:: LISTING

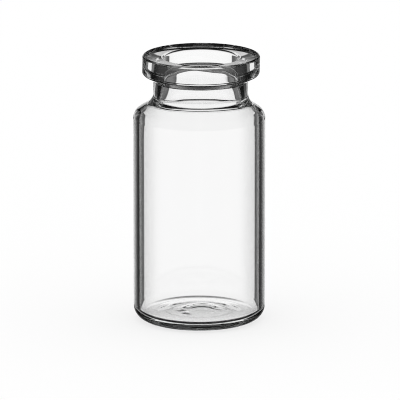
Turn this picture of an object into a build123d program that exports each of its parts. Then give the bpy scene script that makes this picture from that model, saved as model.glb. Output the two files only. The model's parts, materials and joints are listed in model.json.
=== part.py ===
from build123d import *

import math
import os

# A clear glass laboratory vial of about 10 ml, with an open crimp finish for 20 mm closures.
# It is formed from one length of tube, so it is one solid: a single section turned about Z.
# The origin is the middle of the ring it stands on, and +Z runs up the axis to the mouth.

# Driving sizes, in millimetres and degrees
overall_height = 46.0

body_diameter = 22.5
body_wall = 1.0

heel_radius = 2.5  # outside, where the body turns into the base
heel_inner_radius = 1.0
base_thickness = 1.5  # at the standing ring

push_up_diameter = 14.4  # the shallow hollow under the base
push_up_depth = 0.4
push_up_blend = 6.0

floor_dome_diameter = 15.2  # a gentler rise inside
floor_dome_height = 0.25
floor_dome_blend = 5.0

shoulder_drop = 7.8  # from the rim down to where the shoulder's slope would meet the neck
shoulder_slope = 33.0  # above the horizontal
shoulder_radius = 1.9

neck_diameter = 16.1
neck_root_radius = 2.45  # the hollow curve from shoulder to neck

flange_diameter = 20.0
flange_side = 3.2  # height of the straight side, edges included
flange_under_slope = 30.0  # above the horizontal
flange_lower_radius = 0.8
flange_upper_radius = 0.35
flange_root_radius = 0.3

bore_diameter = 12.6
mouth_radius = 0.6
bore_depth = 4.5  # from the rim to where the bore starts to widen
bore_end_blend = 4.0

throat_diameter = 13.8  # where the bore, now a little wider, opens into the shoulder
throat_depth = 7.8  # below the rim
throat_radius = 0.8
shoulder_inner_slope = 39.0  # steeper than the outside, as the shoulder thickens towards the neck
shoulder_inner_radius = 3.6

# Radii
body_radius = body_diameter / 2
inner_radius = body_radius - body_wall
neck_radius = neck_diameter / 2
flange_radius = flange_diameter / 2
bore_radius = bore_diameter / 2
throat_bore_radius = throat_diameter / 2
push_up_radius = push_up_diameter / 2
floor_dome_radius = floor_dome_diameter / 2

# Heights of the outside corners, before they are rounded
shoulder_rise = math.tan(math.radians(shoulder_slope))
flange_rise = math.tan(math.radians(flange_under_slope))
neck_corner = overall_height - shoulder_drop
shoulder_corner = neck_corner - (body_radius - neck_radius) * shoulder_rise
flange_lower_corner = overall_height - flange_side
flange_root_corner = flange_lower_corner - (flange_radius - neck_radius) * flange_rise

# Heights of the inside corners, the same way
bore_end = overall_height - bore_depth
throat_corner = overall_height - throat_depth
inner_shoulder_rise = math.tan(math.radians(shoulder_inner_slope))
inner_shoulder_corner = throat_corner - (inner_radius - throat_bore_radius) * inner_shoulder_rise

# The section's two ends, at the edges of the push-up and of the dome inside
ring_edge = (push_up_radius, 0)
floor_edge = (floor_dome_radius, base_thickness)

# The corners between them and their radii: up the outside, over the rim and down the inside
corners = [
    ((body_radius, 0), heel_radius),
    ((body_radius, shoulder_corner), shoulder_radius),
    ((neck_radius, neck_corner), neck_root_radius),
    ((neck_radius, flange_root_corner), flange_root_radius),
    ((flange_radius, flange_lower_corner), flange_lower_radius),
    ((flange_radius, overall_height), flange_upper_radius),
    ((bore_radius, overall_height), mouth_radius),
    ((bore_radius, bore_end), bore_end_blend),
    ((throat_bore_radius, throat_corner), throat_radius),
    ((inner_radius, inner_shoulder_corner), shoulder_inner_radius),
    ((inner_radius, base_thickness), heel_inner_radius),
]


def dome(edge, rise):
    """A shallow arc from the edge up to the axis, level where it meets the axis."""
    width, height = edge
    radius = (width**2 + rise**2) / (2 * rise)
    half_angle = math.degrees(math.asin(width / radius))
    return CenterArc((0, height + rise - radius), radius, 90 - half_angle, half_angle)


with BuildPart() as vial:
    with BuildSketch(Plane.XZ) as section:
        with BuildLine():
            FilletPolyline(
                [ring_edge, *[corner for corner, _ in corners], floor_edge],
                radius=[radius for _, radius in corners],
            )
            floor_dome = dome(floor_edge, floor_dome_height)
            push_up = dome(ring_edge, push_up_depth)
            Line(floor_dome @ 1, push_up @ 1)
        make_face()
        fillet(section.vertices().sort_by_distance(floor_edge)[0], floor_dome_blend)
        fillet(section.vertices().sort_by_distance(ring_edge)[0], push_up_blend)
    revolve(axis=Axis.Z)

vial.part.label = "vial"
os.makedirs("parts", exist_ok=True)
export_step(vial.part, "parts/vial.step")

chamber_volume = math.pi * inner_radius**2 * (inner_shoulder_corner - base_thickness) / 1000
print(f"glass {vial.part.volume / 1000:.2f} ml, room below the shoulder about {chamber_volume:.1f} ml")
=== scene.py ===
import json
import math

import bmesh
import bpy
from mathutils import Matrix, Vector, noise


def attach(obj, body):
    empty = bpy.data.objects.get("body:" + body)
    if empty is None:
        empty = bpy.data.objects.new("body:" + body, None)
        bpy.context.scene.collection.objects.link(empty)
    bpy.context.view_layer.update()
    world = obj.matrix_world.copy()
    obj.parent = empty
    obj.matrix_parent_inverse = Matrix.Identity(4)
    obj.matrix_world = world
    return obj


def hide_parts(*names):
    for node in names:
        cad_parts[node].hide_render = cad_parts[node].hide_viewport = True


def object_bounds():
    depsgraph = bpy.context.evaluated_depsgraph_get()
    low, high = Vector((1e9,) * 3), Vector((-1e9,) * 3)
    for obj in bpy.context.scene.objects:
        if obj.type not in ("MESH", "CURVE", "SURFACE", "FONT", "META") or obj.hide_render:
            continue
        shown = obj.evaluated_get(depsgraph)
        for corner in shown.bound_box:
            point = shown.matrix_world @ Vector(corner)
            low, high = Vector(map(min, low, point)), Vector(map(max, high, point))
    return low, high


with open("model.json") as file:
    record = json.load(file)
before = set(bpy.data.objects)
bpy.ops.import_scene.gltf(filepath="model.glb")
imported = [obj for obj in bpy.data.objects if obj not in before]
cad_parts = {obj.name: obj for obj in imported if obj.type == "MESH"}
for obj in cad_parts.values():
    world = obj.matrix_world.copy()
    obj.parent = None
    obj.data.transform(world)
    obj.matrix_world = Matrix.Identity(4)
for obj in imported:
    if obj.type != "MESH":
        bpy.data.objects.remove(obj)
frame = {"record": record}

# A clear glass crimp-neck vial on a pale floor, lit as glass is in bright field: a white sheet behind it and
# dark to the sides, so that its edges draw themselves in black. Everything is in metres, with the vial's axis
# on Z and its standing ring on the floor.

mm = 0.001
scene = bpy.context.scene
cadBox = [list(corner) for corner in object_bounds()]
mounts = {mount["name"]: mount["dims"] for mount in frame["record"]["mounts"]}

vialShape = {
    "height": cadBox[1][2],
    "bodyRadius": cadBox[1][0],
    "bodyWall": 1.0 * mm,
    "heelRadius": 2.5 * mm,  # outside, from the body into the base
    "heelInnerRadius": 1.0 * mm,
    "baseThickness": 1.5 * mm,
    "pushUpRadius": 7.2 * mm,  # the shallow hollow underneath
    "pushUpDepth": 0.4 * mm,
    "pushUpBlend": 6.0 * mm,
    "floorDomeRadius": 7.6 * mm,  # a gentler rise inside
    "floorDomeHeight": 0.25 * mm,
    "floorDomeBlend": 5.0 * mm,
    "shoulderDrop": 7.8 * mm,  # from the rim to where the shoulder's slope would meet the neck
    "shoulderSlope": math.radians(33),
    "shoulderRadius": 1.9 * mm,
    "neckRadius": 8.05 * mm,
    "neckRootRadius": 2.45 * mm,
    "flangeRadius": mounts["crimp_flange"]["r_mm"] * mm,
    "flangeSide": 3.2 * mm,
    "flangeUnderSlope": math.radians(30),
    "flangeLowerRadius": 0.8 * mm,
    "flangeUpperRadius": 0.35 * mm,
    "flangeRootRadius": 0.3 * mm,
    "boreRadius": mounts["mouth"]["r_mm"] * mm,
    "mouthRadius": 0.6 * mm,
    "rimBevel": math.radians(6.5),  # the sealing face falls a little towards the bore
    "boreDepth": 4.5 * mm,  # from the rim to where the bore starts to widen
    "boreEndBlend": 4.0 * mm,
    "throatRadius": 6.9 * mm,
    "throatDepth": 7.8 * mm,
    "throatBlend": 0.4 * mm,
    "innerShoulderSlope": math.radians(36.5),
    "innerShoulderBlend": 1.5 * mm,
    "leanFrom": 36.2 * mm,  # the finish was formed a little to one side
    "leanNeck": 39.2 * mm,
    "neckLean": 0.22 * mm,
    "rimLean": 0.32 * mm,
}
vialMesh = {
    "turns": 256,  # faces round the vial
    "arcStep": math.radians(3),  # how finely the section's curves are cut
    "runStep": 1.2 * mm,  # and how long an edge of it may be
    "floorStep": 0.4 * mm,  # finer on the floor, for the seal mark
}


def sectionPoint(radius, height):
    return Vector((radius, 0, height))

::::
:: LISTING

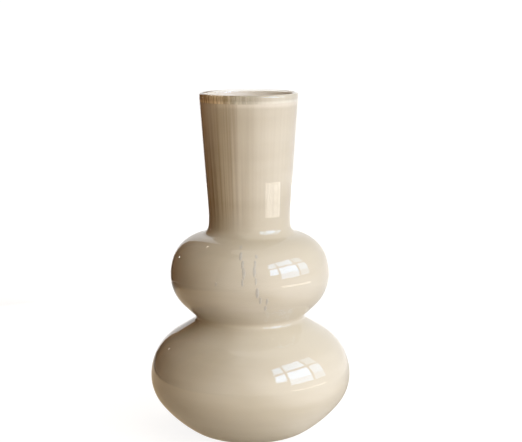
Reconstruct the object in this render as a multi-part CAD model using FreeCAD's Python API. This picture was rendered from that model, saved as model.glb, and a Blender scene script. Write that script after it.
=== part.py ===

::::

#### WRITTEN REQUEST
Write out exactly the lines from the one with "Turn this picture" through the one with "neck_root_radius = 2.45", including both, and no others.

#### CORRECT ANSWER
Turn this picture of an object into a build123d program that exports each of its parts. Then give the bpy scene script that makes this picture from that model, saved as model.glb. Output the two files only. The model's parts, materials and joints are listed in model.json.
=== part.py ===
from build123d import *

import math
import os

# A clear glass laboratory vial of about 10 ml, with an open crimp finish for 20 mm closures.
# It is formed from one length of tube, so it is one solid: a single section turned about Z.
# The origin is the middle of the ring it stands on, and +Z runs up the axis to the mouth.

# Driving sizes, in millimetres and degrees
overall_height = 46.0

body_diameter = 22.5
body_wall = 1.0

heel_radius = 2.5  # outside, where the body turns into the base
heel_inner_radius = 1.0
base_thickness = 1.5  # at the standing ring

push_up_diameter = 14.4  # the shallow hollow under the base
push_up_depth = 0.4
push_up_blend = 6.0

floor_dome_diameter = 15.2  # a gentler rise inside
floor_dome_height = 0.25
floor_dome_blend = 5.0

shoulder_drop = 7.8  # from the rim down to where the shoulder's slope would meet the neck
shoulder_slope = 33.0  # above the horizontal
shoulder_radius = 1.9

neck_diameter = 16.1
neck_root_radius = 2.45  # the hollow curve from shoulder to neck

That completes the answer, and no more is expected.